2. La solution alternative : désigner les héritiers comme bénéficiaires
Pour éviter ces écueils, un schéma plus protecteur peut être mis en place. Il consiste à :
- Prévoir dans le contrat de prêt une clause d’exigibilité anticipée en cas de décès du dirigeant (clause usuelle en pratique) ;
- Désigner comme bénéficiaires de l’assurance-décès non pas la banque, mais les héritiers majeurs du souscripteur ;
- À charge pour ces héritiers de nantir la créance d’assurance au profit de la banque dès l’acceptation du contrat.
Ce montage a plusieurs avantages déterminants :
- La dette de la SCI est remboursée par l’assurance, mais remplacée par une créance de l’héritier bénéficiaire : pas d’augmentation de la valeur nette taxable, et donc pas de surcoût en droits de succession.
- La SCI soumise à l’IS ne constate aucun produit exceptionnel imposable : neutralité fiscale.

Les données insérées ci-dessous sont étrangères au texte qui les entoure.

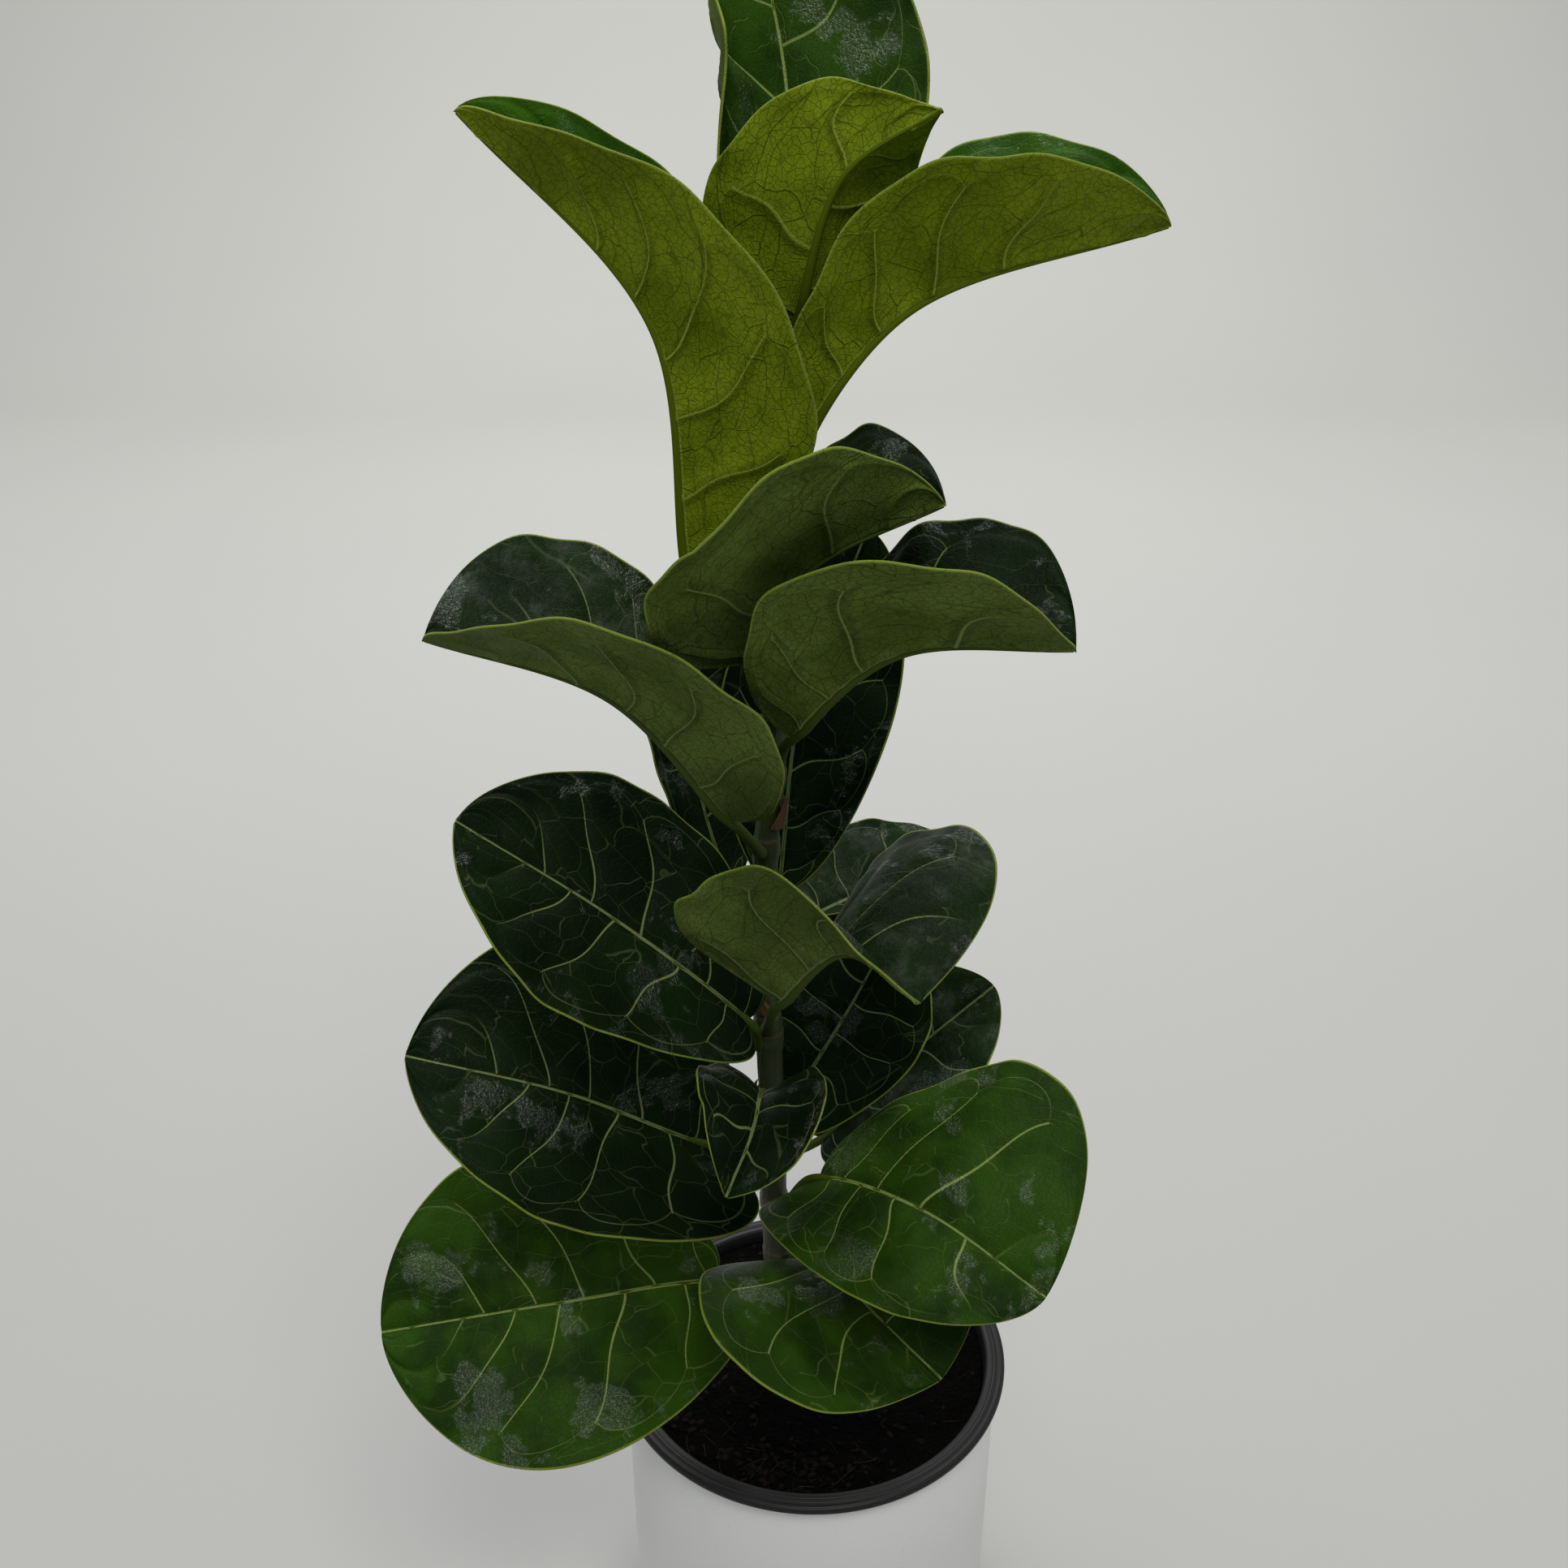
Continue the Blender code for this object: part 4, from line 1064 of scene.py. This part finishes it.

- Le bénéficiaire héritier perçoit, en outre, un capital « hors succession » correspondant au reliquat non attribué à la banque.
3. Conditions et précautions à respecter
La réussite de ce montage repose sur plusieurs points de vigilance :
- Les bénéficiaires doivent accepter expressément leur désignation et avoir la capacité juridique de nantir leur créance. ➡️ Cela exclut les enfants mineurs ou à naître, sauf recours à une société civile familiale associant tous les membres.
- La clause doit être rédigée avec soin et validée par la banque et l’assureur pour garantir son efficacité.
- Il est recommandé de désigner en priorité le conjoint ou partenaire de PACS comme bénéficiaire, en l’absence d’héritiers majeurs disponibles.
⚠️ En pratique, la solidité du montage exige l’intervention d’un notaire, qui sécurise la rédaction et la mise en œuvre du nantissement.
4. Le rôle du Code civil : un appui juridique
Avant la réforme des sûretés, la pratique nécessitait parfois un séquestre notarial pour bloquer les fonds. Désormais, les articles 2363 et 2364 du Code civil simplifient considérablement la situation :
« Après notification, seul le créancier nanti reçoit valablement paiement de la créance donnée en nantissement tant en capital qu’en intérêts. » (art. 2363 C. civ.)
« Les sommes payées au titre de la créance nantie s’imputent sur la créance garantie lorsqu’elle est échue. […] En cas de défaillance du débiteur, le créancier affecte les fonds au remboursement de sa créance dans la limite des sommes impayées. » (art. 2364 C. civ.)
En clair, le nantissement par les héritiers bénéficiaires permet à la banque de percevoir immédiatement les fonds nécessaires, tout en préservant les droits successoraux et fiscaux de la famille. L’héritier qui a payé dispose d’un recours subrogatoire contre la société, ce qui évite l’effacement pur et simple de la dette dans la succession.
5. Optimiser le schéma : variantes et compléments
- Assurance croisée entre associés : prévoir une assurance-décès au profit des autres associés, afin qu’ils disposent des fonds nécessaires pour racheter la créance de compte courant ou les parts sociales du défunt.
- Convention de blocage des comptes courants : sécuriser la trésorerie de la SCI en prévoyant que la moitié (ou une autre quote-part) reste bloquée, évitant toute fragilisation financière en cas de décès.
- Désignation d’une société civile bénéficiaire : solution permettant d’associer dès l’origine les enfants mineurs, tout en maintenant la cohérence du montage et la continuité familiale.
6. Limites et points de vigilance
Malgré ses atouts, ce schéma n’est pas sans contraintes :
- La déductibilité fiscale des primes d’assurance reste très limitée, voire refusée par l’administration fiscale.
- Le bénéficiaire doit survivre jusqu’au dénouement du contrat, ce qui peut être un frein pour l’acceptation de la banque.
- La mise en place suppose une concertation étroite entre la société, la banque, l’assureur et le notaire, afin d’éviter tout blocage ou remise en cause.
Conclusion : l’importance de l’accompagnement notarial
Le schéma proposé permet d’éviter les effets pervers du montage classique : pas de droits de succession accrus, pas de fiscalité imprévue à l’IS, et une meilleure protection des héritiers grâce au recours subrogatoire. Il rend inutile le séquestre notarial autrefois pratiqué, mais l’intervention du notaire demeure essentielle pour sécuriser la clause de nantissement, coordonner les parties et, le cas échéant, créer une société civile familiale adaptée. C’est une démarche stratégique pour protéger à la fois la société, les associés survivants et les héritiers.